## [Entries with model source code]
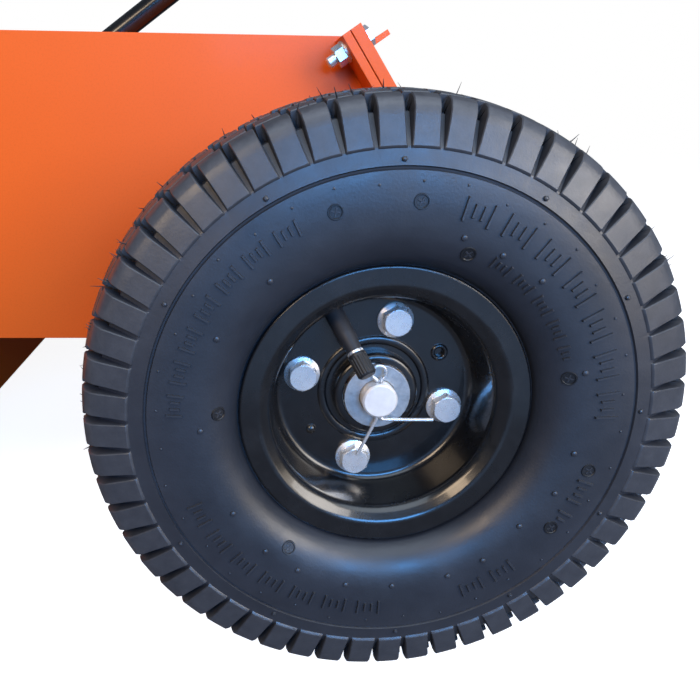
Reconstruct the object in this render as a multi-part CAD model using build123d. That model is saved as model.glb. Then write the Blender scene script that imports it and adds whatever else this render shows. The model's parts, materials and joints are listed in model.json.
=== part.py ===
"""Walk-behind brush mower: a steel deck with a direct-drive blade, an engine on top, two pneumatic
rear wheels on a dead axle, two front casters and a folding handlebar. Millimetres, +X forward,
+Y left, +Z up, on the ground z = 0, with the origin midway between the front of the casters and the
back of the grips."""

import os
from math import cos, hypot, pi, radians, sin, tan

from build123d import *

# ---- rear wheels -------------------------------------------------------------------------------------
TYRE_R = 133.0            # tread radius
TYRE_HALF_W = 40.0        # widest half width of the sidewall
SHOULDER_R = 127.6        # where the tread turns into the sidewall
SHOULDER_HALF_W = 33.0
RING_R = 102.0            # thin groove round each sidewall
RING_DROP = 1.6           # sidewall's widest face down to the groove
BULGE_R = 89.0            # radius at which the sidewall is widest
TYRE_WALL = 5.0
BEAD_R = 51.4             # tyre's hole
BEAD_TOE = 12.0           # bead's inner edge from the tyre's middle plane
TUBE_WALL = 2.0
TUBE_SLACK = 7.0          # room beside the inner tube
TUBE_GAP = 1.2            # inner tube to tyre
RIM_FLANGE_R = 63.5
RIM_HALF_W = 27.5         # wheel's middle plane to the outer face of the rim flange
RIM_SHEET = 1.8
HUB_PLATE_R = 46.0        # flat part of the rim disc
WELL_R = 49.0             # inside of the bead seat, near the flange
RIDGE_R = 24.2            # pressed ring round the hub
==
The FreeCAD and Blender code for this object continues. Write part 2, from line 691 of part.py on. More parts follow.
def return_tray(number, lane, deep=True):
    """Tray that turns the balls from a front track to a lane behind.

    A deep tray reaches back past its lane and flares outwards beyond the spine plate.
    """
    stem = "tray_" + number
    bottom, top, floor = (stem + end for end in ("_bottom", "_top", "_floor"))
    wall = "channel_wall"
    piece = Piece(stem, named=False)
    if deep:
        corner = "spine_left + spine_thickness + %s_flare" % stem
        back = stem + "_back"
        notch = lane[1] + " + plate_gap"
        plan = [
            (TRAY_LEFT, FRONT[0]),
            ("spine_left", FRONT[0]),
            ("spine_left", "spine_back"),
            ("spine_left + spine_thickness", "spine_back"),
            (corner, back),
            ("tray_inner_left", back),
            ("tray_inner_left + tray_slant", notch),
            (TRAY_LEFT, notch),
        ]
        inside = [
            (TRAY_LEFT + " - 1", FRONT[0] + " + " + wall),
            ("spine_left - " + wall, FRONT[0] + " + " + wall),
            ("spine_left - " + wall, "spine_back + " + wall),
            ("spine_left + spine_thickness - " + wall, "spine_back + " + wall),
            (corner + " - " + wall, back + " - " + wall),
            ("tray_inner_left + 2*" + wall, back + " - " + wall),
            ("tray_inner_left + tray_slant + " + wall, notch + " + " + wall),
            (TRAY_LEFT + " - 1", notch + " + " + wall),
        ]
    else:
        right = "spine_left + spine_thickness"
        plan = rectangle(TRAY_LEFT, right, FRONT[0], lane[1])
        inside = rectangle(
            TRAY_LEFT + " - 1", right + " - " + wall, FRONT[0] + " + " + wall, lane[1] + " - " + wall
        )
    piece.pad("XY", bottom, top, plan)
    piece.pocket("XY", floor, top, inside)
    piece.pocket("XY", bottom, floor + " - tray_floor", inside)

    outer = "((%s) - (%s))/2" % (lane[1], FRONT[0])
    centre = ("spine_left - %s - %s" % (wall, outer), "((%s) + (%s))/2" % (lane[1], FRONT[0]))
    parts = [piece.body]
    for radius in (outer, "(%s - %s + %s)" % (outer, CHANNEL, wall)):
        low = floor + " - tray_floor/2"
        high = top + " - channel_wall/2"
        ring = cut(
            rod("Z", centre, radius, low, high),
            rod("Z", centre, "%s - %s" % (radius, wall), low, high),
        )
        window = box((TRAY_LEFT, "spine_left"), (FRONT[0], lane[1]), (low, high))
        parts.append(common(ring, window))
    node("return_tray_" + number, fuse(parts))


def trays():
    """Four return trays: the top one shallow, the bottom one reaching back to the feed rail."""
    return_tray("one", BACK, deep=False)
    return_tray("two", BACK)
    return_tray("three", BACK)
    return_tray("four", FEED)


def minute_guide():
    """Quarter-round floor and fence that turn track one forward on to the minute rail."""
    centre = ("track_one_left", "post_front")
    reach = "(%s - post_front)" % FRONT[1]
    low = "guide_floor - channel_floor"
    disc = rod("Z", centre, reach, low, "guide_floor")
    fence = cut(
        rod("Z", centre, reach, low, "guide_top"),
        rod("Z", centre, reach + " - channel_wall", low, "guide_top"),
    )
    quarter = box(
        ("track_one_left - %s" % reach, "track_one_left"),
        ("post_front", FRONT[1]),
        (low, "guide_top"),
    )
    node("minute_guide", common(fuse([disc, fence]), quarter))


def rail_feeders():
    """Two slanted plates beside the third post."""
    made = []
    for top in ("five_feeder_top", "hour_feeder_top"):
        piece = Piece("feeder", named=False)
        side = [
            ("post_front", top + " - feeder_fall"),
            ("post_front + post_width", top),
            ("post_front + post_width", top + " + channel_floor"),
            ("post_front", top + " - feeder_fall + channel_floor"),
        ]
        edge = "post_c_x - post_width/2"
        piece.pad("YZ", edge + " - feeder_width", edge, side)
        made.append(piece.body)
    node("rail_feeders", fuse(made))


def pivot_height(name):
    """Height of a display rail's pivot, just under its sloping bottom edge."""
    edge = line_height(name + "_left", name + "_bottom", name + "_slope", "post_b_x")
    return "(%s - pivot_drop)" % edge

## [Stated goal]
Everything from the line with "Reconstruct the object" through the line with "from build123d import *", both ends included, should be repeated exactly; nothing else should appear.

## [Written answer]
Reconstruct the object in this render as a multi-part CAD model using build123d. That model is saved as model.glb. Then write the Blender scene script that imports it and adds whatever else this render shows. The model's parts, materials and joints are listed in model.json.
=== part.py ===
"""Walk-behind brush mower: a steel deck with a direct-drive blade, an engine on top, two pneumatic
rear wheels on a dead axle, two front casters and a folding handlebar. Millimetres, +X forward,
+Y left, +Z up, on the ground z = 0, with the origin midway between the front of the casters and the
back of the grips."""

import os
from math import cos, hypot, pi, radians, sin, tan

from build123d import *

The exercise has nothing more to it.